Anyone see the Huffington Post Article yestdray about a suicide of an Amherst student? Just Google, "Amherst Suicide Huffington Post." to read the entire thing and come to your on conclusions. Very tragic.
Amherst was a topcontender for my D until we visited, read the police blotter, and had every person we asked lie about it. Gorgeous campus, though. This is a very sad story, and I hope it will force change, but somehow I'm not optimistic.
Sakacar, what do you mean "had every person lie about it"? I feel like it is so hard to know the whole story in this case and the case of the female student recently in the news, or in any such case. The victims can tell their side of the story (and I'm not in a position to know whether their story is a subjective or objective experience of their treatment by the College, but I do trust that is was their experience), but the school for reasons of confidentiality laws, at the very least, can't say much. The students who've shared their experience of this crime are definitely brave and responsible to do so. I don't think there's any reason to think anything happened in the course of the crimes other than what the victims have described, but I do think the second half of the tale --how the college and its employees responded-- may well be an area with more shades of grey.
I think the confidentiality laws that prohibit counselors, doctors, therapists, deans, etc. from talking about the details of these cases are critical and must be honored, but I'm wondering how you know what was a lie and not a lie since those of us outside the events can really know so little. Maybe the College is completely wrong, unethical, inept, unprofessional, mean and/or callous, and anyone who claims otherwise is lying -- but how do you know that?
I am talking about weekly reports of crime published in the paper, not a specific incident. The sheer numbers of students being stopped and fined for drunken/inappropriate behavior reported by Amherst in the police blotter section of their paper was alarming, but no one that I spoke to was willing to say it was an issue. They all seemed to think it was funny, or kids being kids. The culture seemed to look away from bad/dangerous behavior and pretend it was something else - that is all I'm saying. Without seeing a problem, you can't fix a problem, and both students and admin seemed to ignore the problem of VERY frequent alcohol-related problems. (Ex. on one weekday, over twelve students were fined for public urination in the quad. This seemed to be just slightly higher than the norm of 7-10 students per night. Fun? Maybe, but I don't want to send my daughter there.)

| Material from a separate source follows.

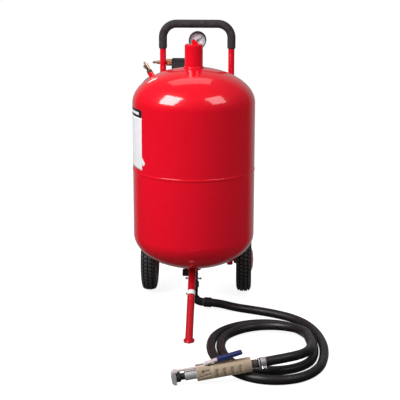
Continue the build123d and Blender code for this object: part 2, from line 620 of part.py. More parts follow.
with BuildPart() as outlet_elbow:
    with BuildLine():
        bend_line = FilletPolyline((0, TANK_Y, 54), (0, TANK_Y, 26), (33, TANK_Y, 26),
                                   radius=OUTLET_BEND - 0.5)
    with BuildSketch(Plane(origin=bend_line @ 0, z_dir=bend_line % 0)):
        Circle(12.4)
        Circle(8, mode=Mode.SUBTRACT)
    sweep(path=bend_line)
    add(blast_hose.part, mode=Mode.SUBTRACT)
outlet_elbow.part.label = "outlet_elbow"
export_step(outlet_elbow.part, "parts/outlet_elbow.step")

hose_start_dir = hose_line % 0
with BuildPart() as hose_ferrule:
    add(turned(HOSE_START, hose_start_dir, (0.5, HOSE_R + FIT), (0.5, 14.6), (1.5, 15),
               (22, 15), (23, 14.6), (23, HOSE_R + FIT)))
hose_ferrule.part.label = "hose_ferrule"
export_step(hose_ferrule.part, "parts/hose_ferrule.step")

# ------------------------------------------------------------------ air line to the mixing tee
air_points = [
    (-14, 486, 698), (-45, 455, 698), (-100, 432, 699), (-147, 422, 692), (-179, 420, 650),
    (-191, 420, 600), (-184, 430, 535), (-166, 458, 465), (-130, 491, 405), (-105, 491, 360),
    (-105, 491, 205), (-92, 492, 170), (-66, 452, 140), (-20, 384, 104), (0, 344, MIX_Z),
    (0, 318, MIX_Z)]

with BuildPart() as air_line:
    with BuildLine():
        air_path = FilletPolyline(*air_points, radius=largest_radii(air_points))
    with BuildSketch(Plane(origin=air_path @ 0, z_dir=air_path % 0)):
        Circle(AIR_LINE_R)
    sweep(path=air_path)
air_line.part.label = "air_line"
export_step(air_line.part, "parts/air_line.step")
print("air line length", round(air_path.length, 1),
      "radii", [round(r) for r in largest_radii(air_points)])

with BuildPart() as air_line_fittings:
    add(rod((0, AIR_Y, 720), (0, AIR_Y, 713), PIPE_R))
    add(hexagon_bar((0, AIR_Y, 714), (0, AIR_Y, 705), 14))
    add(rod((0, AIR_Y, 706), (0, AIR_Y, 691), 6.8))
    add(rod((0, AIR_Y, 698), air_points[0], 6.8))
    add(rod((0, AIR_Y, 727), (0, AIR_Y, 698), 3), mode=Mode.SUBTRACT)
    add(hexagon_bar((0, 304, MIX_Z), (0, 312, MIX_Z), 14))
    add(rod((0, 311, MIX_Z), air_points[-1], 6.6))
    add(rod((0, 303, MIX_Z), (0, 317, MIX_Z), 3), mode=Mode.SUBTRACT)
air_line_fittings.part.label = "air_line_fittings"
export_step(air_line_fittings.part, "parts/air_line_fittings.step")

with BuildPart() as air_line_clips:
    for clip_z in (241, 328):
        with BuildSketch(Plane.XY.offset(clip_z)):
            with Locations((-LEG_X, FRAME_Y)):
                Circle(TUBE_R + 1.6)
            with Locations((-LEG_X, 491)):
                Circle(AIR_LINE_R + 1.6)
            make_hull()
            with Locations((-LEG_X, FRAME_Y)):
                Circle(TUBE_R + FIT, mode=Mode.SUBTRACT)
            with Locations((-LEG_X, 491)):
                Circle(AIR_LINE_R + FIT, mode=Mode.SUBTRACT)
        extrude(amount=8)
air_line_clips.part.label = "air_line_clips"
export_step(air_line_clips.part, "parts/air_line_clips.step")

# ------------------------------------------------------------------ blast gun
BORE_R = 10.0               # the gun's inner tube, and the bore of its two body halves
SLOT_W = 9.5                # half width of the lever's slot in the body
STRAP_W = 8.5
NOZZLE_FACE = 24.2
PAD_FACE = 24.0

with BuildPart() as gun_tube:
    add(turned(GUN_TIP, gun_along, (46, 7), (46, BORE_R), (BODY_END, BORE_R), (BODY_END, 7)))
gun_tube.part.label = "gun_tube"
export_step(gun_tube.part, "parts/gun_tube.step")

with BuildPart() as nozzle:
    add(turned(GUN_TIP, gun_along, (NOZZLE_FACE, 3.2), (NOZZLE_FACE, 8.2), (25, 9), (42, 9),
               (42, 9.8), (46, 9.8), (46, 6), (36, 3.2)))
nozzle.part.label = "nozzle"
export_step(nozzle.part, "parts/nozzle.step")

with BuildPart() as nozzle_nut:
    add(turned(GUN_TIP, gun_along, (35, 9 + FIT), (35, 11.5), (36, 12.25),
               (BODY_START, 12.25), (BODY_START, BORE_R + FIT), (42, BORE_R + FIT),
               (42, 9 + FIT)))
nozzle_nut.part.label = "nozzle_nut"
export_step(nozzle_nut.part, "parts/nozzle_nut.step")

with BuildPart() as gun_body:
    add(turned(GUN_TIP, gun_along, (BODY_START, 0), (BODY_START, 18), (68, BODY_R),
               (206, BODY_R), (BODY_END, 18.5), (BODY_END, 0)))
    add(side_plate(12.5, (BODY_START, 0), (BODY_START, 22.5), (69, 25), (88, 25), (104, 19),
                   (104, 0)))
    add(turned(GUN_TIP, gun_along, (60, 0), (60, BORE_R + FIT), (215, BORE_R + FIT), (215, 0)),
        mode=Mode.SUBTRACT)
    add(side_plate(SLOT_W, (60, 5), (60, 22), (86, 22), (86, 30), (106, 30), (106, 19),
                   (98, 5)), mode=Mode.SUBTRACT)
    add(rod(gun_point(PIVOT_S, -16, PIVOT_H), gun_point(PIVOT_S, 16, PIVOT_H), 2 + FIT),
        mode=Mode.SUBTRACT)

with BuildPart() as gun_body_left:
    add(gun_body.part)
    split(bisect_by=GUN_SIDE, keep=Keep.TOP)
gun_body_left.part.label = "gun_body_left"
export_step(gun_body_left.part, "parts/gun_body_left.step")

with BuildPart() as gun_body_right:
    add(gun_body.part)
    split(bisect_by=GUN_SIDE, keep=Keep.BOTTOM)
gun_body_right.part.label = "gun_body_right"
export_step(gun_body_right.part, "parts/gun_body_right.step")

with BuildPart() as pivot_pin:
    add(rod(gun_point(PIVOT_S, -12.4, PIVOT_H), gun_point(PIVOT_S, 12.4, PIVOT_H), 2))
pivot_pin.part.label = "pivot_pin"
export_step(pivot_pin.part, "parts/pivot_pin.step")

with BuildPart() as gun_lever:
    add(side_plate(5, (17, 16), (84.7, 16), (89.9, 20), (88.6, 23), (83.5, 19), (17, 19)))
    add(side_plate(STRAP_W, (89, 19.3), (93.8, 23), (124.3, 28.5), (188, 36.6), (188, 39.6),
                   (123.8, 31.5), (92.4, 26), (87.6, 22.2)))
    with BuildSketch(GUN_SIDE):
        with Locations((PIVOT_S, PIVOT_H)):
            Circle(4.5)
    extrude(amount=5, both=True)
    add(rod(gun_point(PIVOT_S, -6, PIVOT_H), gun_point(PIVOT_S, 6, PIVOT_H), 2 + FIT),
        mode=Mode.SUBTRACT)
gun_lever.part.label = "gun_lever"
export_step(gun_lever.part, "parts/gun_lever.step")

with BuildPart() as lever_grip:
    add(side_plate(10, (124, 26.4), (186, 34.3), (191, 37), (191, 40), (188, 41.5),
                   (124, 33.4)))
    add(gun_lever.part, mode=Mode.SUBTRACT)
lever_grip.part.label = "lever_grip"
export_step(lever_grip.part, "parts/lever_grip.step")

with BuildPart() as stopper_head:
    add(side_plate(11, (0, -11), (5, -17), (12, -17), (12, 15), (17, 15), (17, 19), (6, 19),
                   (0, 12)))
stopper_head.part.label = "stopper_head"
export_step(stopper_head.part, "parts/stopper_head.step")

with BuildPart() as stopper_pad:
    add(turned(GUN_TIP, gun_along, (12, 0), (12, 13), (22.5, 13), (PAD_FACE, 11.5),
               (PAD_FACE, 0)))
stopper_pad.part.label = "stopper_pad"
export_step(stopper_pad.part, "parts/stopper_pad.step")

with BuildPart() as lever_spring:
    with BuildLine():
        turns = Helix(pitch=1.5, height=3, radius=3.4, center=gun_point(PIVOT_S, 5.8, PIVOT_H),
                      direction=gun_right)
    with BuildSketch(Plane(origin=turns @ 0, z_dir=turns % 0)):
        Circle(0.5)
    sweep(path=turns, is_frenet=True)
lever_spring.part.label = "lever_spring"
export_step(lever_spring.part, "parts/lever_spring.step")

with BuildPart() as gun_coupling:
    add(turned(GUN_TIP, gun_along, (BODY_END, 6), (BODY_END, 10.7), (226, 10.7), (226, 9),
               (GUN_END, 9), (GUN_END, 6)))
gun_coupling.part.label = "gun_coupling"
export_step(gun_coupling.part, "parts/gun_coupling.step")

CLAMP_S = 242.0
clamp_out = (gun_right * -1 + gun_up * -1).normalized()
with BuildPart() as hose_clamp:
    add(turned(GUN_TIP, gun_along, (CLAMP_S - 7, HOSE_R + FIT), (CLAMP_S - 7, 13.7),
               (CLAMP_S + 7, 13.7), (CLAMP_S + 7, HOSE_R + FIT)))
    with BuildSketch(Plane(origin=gun_point(CLAMP_S, 0, 0) + clamp_out * 13.2,
                           x_dir=gun_along, z_dir=clamp_out)):
        RectangleRounded(13, 12, 2)
    extrude(amount=7.5)
    add(rod(gun_point(CLAMP_S, 0, 0) + clamp_out * 17.5 + gun_along.cross(clamp_out) * -9,
            gun_point(CLAMP_S, 0, 0) + clamp_out * 17.5 + gun_along.cross(clamp_out) * 9, 3))
hose_clamp.part.label = "hose_clamp"
export_step(hose_clamp.part, "parts/hose_clamp.step")
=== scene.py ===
import math

import bpy
import bmesh
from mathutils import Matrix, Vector
from mathutils import noise


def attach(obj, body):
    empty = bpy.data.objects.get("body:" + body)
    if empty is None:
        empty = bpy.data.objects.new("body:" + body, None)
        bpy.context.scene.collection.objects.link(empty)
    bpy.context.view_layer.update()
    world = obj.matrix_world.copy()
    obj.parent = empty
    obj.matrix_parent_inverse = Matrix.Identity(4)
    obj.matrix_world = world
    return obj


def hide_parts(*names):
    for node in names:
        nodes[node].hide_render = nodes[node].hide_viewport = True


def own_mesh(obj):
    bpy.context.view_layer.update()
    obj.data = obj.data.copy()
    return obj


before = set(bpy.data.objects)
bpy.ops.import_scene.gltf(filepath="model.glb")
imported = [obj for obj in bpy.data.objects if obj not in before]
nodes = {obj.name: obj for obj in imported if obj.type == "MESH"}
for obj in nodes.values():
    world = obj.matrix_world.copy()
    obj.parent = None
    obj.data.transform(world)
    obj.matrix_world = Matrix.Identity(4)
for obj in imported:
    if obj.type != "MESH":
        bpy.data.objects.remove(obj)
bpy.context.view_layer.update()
scene = bpy.context.scene

# ---------------------------------------------------------------- camera
camera_data = bpy.data.cameras.new("camera")
camera_data.lens = 108.0
camera_data.sensor_width = 36.0
camera_data.shift_x = 0.0156
camera_data.clip_end = 100.0
camera = bpy.data.objects.new("camera", camera_data)
camera.location = (0.1761, -3.2065, 1.214)
camera.rotation_euler = (math.radians(76.0), 0.0, math.radians(2.9))
scene.collection.objects.link(camera)
scene.camera = camera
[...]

And, yes, I know students drink and get drunk, and yes, I applaud the use of campus police and reporting of incidents, but if you read Amherst's own student publications, the very real suggestion that students routinely act poorly with respect to alcohol, drugs, and women is everywhere. Others may feel differently, but I was bothered enough to ask everyone I saw, and got the same response - We don't have any problems here.

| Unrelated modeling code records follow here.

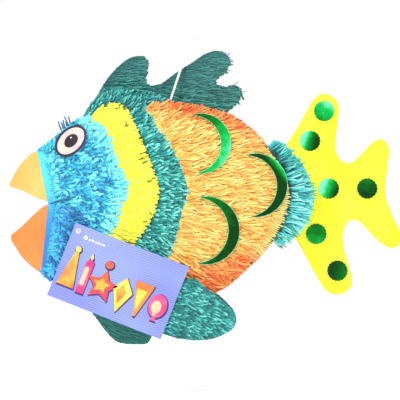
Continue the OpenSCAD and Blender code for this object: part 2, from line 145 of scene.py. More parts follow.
class Shader:
    """A material with one Principled node, and short names for wiring it."""

    def __init__(self, name, roughness=0.7, metallic=0.0, **constants):
        self.mat = bpy.data.materials.new(name)
        self.mat.use_nodes = True
        self.tree = self.mat.node_tree
        self.bsdf = self.tree.nodes["Principled BSDF"]
        for socket, value in dict(constants, Roughness=roughness, Metallic=metallic).items():
            self.bsdf.inputs[socket.replace("_", " ")].default_value = value

    def node(self, kind, **inputs):
        made = self.tree.nodes.new(kind)
        for key, value in inputs.items():
            self.wire(value, made.inputs[key.replace("_", " ")])
        return made

    def wire(self, value, socket):
        if isinstance(value, bpy.types.NodeSocket):
            self.tree.links.new(value, socket)
        else:
            socket.default_value = value

    def attribute(self, name):
        made = self.tree.nodes.new("ShaderNodeAttribute")
        made.attribute_name = name
        return made.outputs["Fac"]

    def object_coords(self, scale=(1, 1, 1)):
        made = self.node("ShaderNodeMapping",
                         Vector=self.tree.nodes.new("ShaderNodeTexCoord").outputs["Object"])
        made.inputs["Scale"].default_value = scale
        return made.outputs["Vector"]

    def noise(self, scale, detail=2.0, stretch=(1, 1, 1)):
        return self.node("ShaderNodeTexNoise", Vector=self.object_coords(stretch), Scale=scale,
                         Detail=detail).outputs["Fac"]

    def math(self, operation, a, b):
        made = self.tree.nodes.new("ShaderNodeMath")
        made.operation = operation
        self.wire(a, made.inputs[0])
        self.wire(b, made.inputs[1])
        return made.outputs["Value"]

    def blend(self, *weighted):
        """The sum of (socket, weight) pairs."""
        parts = [self.math("MULTIPLY", socket, weight) for socket, weight in weighted]
        total = parts[0]
        for part in parts[1:]:
            total = self.math("ADD", total, part)
        return total

    def ramp(self, fac, *stops):
        """A colour ramp. Each stop is its position and its colour as displayed."""
        made = self.node("ShaderNodeValToRGB", Fac=fac)
        elements = made.color_ramp.elements
        for _ in stops[2:]:
            elements.new(0.5)
        for element, (at, colour) in zip(elements, stops):
            element.position, element.color = at, srgb(*colour)
        return made.outputs["Color"]

    def mix(self, fac, a, b):
        made = self.tree.nodes.new("ShaderNodeMix")
        made.data_type = "RGBA"
        self.wire(fac, made.inputs["Factor"])
        self.wire(a, made.inputs[6])
        self.wire(b, made.inputs[7])
        return made.outputs[2]

    def colour(self, value):
        self.wire(value, self.bsdf.inputs["Base Color"])
        return self

    def bump(self, height, strength, distance):
        made = self.node("ShaderNodeBump", Height=height, Strength=strength, Distance=distance)
        self.wire(made.outputs["Normal"], self.bsdf.inputs["Normal"])
        return self


TONE_STOPS = (0.14, 0.46, 0.85)        # where a strip's dark, middle and light tone stand


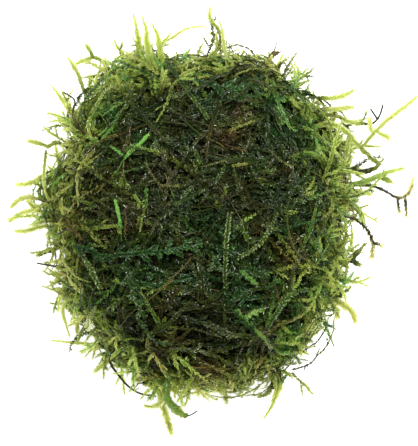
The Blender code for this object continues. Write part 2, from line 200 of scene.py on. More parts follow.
def bendLine(start, course, side, length, curl, droop, wander, draw):
    # A free line that heads off along course, curls sideways and droops. side is its leaves' upper face
    count = max(2, round(length / shoot["step"]))
    step = length / count
    points, ups = [start.copy()], [side.copy()]
    for _ in range(count):
        across = course.cross(side).normalized()
        turn = across * (curl * step + draw.gauss(0, wander)) + side * draw.gauss(0, wander)
        course = (course + turn - up * droop * step).normalized()
        start = start + course * step
        start.z = max(start.z, shoot["lowest"])
        side = (side - course * side.dot(course)).normalized()
        points.append(start.copy())
        ups.append(side.copy())
    return points, ups


def walkOnClump(start, course, length, depths, curl, wander, draw, arch=0.0):
    # A line that follows the clump's surface at a depth that changes from root to tip, and arches out of it
    count = max(2, round(length / shoot["step"]))
    step = length / count
    points, ups = [], []
    roll = draw.gauss(0, shoot["roll"])
    for k in range(count + 1):
        place, normal, *_ = clumpTree.find_nearest(start)
        depth = depths[0] + (depths[1] - depths[0]) * k / count - arch * math.sin(math.pi * k / count)
        point = place - normal * depth
        point.z = max(point.z, shoot["lowest"])
        points.append(point)
        course = (course - normal * course.dot(normal)).normalized()
        ups.append(Quaternion(course, roll) @ normal)
        course = Quaternion(normal, curl * step + draw.gauss(0, wander)) @ course
        start = place + course * step
    return points, ups


def addTwigs(lines, points, ups, look, tone, age, draw):
    # To the left and to the right by turns
    step = (points[1] - points[0]).length
    place = draw.uniform(*look["twigGap"])
    hand = draw.choice((-1, 1))
    total = (len(points) - 1) * step
    while place < total - twig["bareTip"]:
        k = min(int(place / step), len(points) - 2)
        along = (points[k + 1] - points[k]).normalized()
        side = ups[k]
        across = along.cross(side).normalized() * hand
        angle = math.radians(draw.uniform(*twig["angle"]))
        course = along * math.cos(angle) + across * math.sin(angle) + side * draw.gauss(0, twig["lean"])
        length = draw.uniform(*look["twigLength"]) * (1 - twig["taper"] * place / total)
        curl = -twig["curl"] * hand
        route = bendLine(
            points[k], course.normalized(), side, length, curl, twig["droop"], twig["wander"], draw,
        )
        own = tone + draw.gauss(0, twig["tone"])
        addPatched(lines, *route, own, age, twig["girth"], look["leaf"] * twig["leaf"], look["rimGain"])
        hand = -hand
        place += draw.uniform(*look["twigGap"])


# The clump is dark in its middle and pale at its edge in plan: greener and younger shoots at the edge with
# painted backlight, and painted shade in the middle
edge = {
    "start": 0.75,  # share of the reach
    "width": 0.30,
    "tone": 0.63,  # of the edge itself, which takes over by toneShare
    "toneShare": 0.68,
    "outward": (  # mm that the pale edge lies further out, every 15 degrees
        0.5, 2.5, 1.5, 2.0, 5.5, 5.5, 3.5, 2.5, 1.0, 0.8, 0.0, 0.0,
        1.5, -1.0, 2.0, 0.0, 1.0, 3.5, 2.5, 3.0, 2.0, 1.5, 2.5, 1.0,
    ),
    "fringe": (  # mm that shoots stick out, every 15 degrees
        6.5, 8.5, 8.5, 6.0, 4.5, 5.5, 8.5, 9.5, 6.0, 5.0, 6.0, 5.0,
        7.5, 3.5, 4.0, 9.5, 4.0, 5.0, 4.5, 2.5, 4.0, 1.0, 6.5, 7.0,
    ),
    "ageShift": 0.03,  # darker by this for each mm of outward
    "body": (  # mm that the wall's shoots lie further out, every 15 degrees
        -5.5, -1.5, 0.0, 0.6, 5.5, 3.0, 2.2, 1.2, -2.0, -3.0, -0.8, -3.2,
        1.0, -1.2, -3.2, -2.5, 1.8, 4.0, -2.5, -6.0, 5.0, -4.0, -1.3, -5.0,
    ),
    "bodyShare": 1.3,  # the tangle follows that by this much
    "thinning": 2.3,  # mm that the wall's tangle lies further in everywhere
    "sparser": 0.42,  # share of the tangle's shoots that are left out on the wall
    "bareEnd": 0.85,  # bare stems of the tangle stop where it is this pale
    "crownShade": 0.08,  # darker by this at the middle: painted shade
    "crownReach": 28.0,  # mm from there to where that ends
}


def offset(point):
    return point.x - clump["centre"][0], point.y - clump["centre"][1]


def readRound(table, point):
    # A value of a table that runs round the clump
    x, y = offset(point)
    place = math.atan2(y, x) / math.tau * len(table)
    k = math.floor(place)
    low, high = (table[(k + i) % len(table)] for i in (0, 1))
    return low + (high - low) * (place - k)


def rimShare(point):
    # 0 in the dark middle, 1 where the edge is fully pale
    x, y = offset(point)
    share = (math.hypot(x, y) - readRound(edge["outward"], point)) / reachAt(math.atan2(y, x))
    t = min(max((share - edge["start"]) / edge["width"], 0), 1)
    return t * t * (3 - 2 * t)


drift = {
    "middle": 0.55,  # the tone round which it drifts
    "tone": (8, 0.34, (3.1, 7.7, 1.9)),  # mm from hue to hue, how much, and where in the noise
    "age": (6, 0.10, (8.2, 0.3, 5.5)),
    "patchShare": 0.85,  # how far a patch has its own tone at its middle
    "limits": (0.02, 0.98),
}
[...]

Thanks for the clarification. Yes, there is a lot of drinking. My son was quite taken aback by the extent of it when he started as a freshman. (He was also on a sports team, so add an exponent of your choosing there.) He opted for the sub-free freshman dorm after two friends of his who were a year older had the same experience of way-too-many-drunks in their freshman years at their colleges (Northwestern and Stanford).
My daughter had the same experience at her school, too, a flagship state u, where she had to step around puddles of vomit on the sidewalks on Sat. and Sun. mornings as she made her way to the dining hall for breakfast.

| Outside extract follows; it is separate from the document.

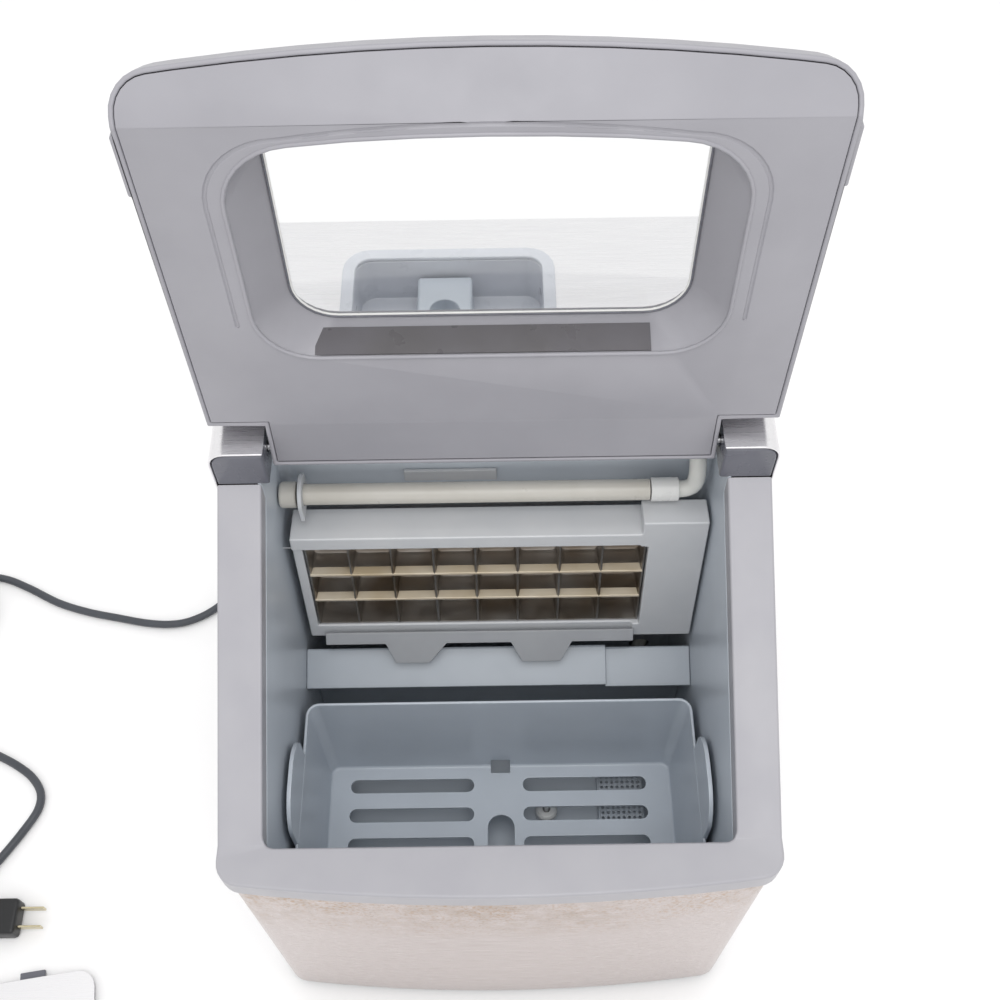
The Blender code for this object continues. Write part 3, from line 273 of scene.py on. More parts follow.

# %% [markdown]
# ## The grid's plating
# The grid is nickel-plated. Hard water has clouded it brown and has dulled it in streaks. The level
# bars are pale beige, a painted highlight along their ledges, which face the light.

# %% Nickel and enamel
def water_stained_nickel():
    """Nickel plate on the grid, clouded brown by hard water in patches of a few centimetres."""
    material, tree, shader = new_material("nickel_plate_water_stained", Metallic=1.0)
    patches = object_noise(tree, 26.0, 1.0)
    factor = between(tree, patches.outputs["Fac"], 0.0, 1.0)
    colour = blend_colours(tree, factor, "#B7B3AF", "#95897B")
    tree.links.new(colour, shader.inputs["Base Color"])
    streaks = object_noise(tree, 9.0, 2.0, (1, 1, 4))
    rough = between(tree, streaks.outputs["Fac"], 0.34, 0.46)
    tree.links.new(rough, shader.inputs["Roughness"])
    bump(tree, shader, streaks.outputs["Fac"], 0.02, 0.2)
    return material


NICKEL = water_stained_nickel()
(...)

Wherever your daughter chooses to attend, you might want to check out the sub-free housing option, if they have one, for freshmen. My son loved his dorm experience his freshman year at Amherst, he made his core-group of friends there in the sub-free dorm that year, and they remain close as brothers and sisters still.
Yes, it's a dorm where the students agree to no alcohol and no drugs. It is of course not as though no student in the sub-free dorm ever drinks, but it is largely minimized, and when students do, it's usually done somewhere else on campus. The dorm itself stays pretty sober. It's a very different environment on Thurs/Fri/Sat nights from the more drinking/partying dorms.
Sorry you would take Amherst off your sons list. As the parent of an Amherst grad, I am satisfied that the administration is taking positive steps to address the situations of late. Unfortunately, sexual assaults happen on every college campus, so if that is the reason you are taking Amherst off the list, he might as well not go to college at all. If I had another child, I would send him/her to Amherst today with NO hesitation.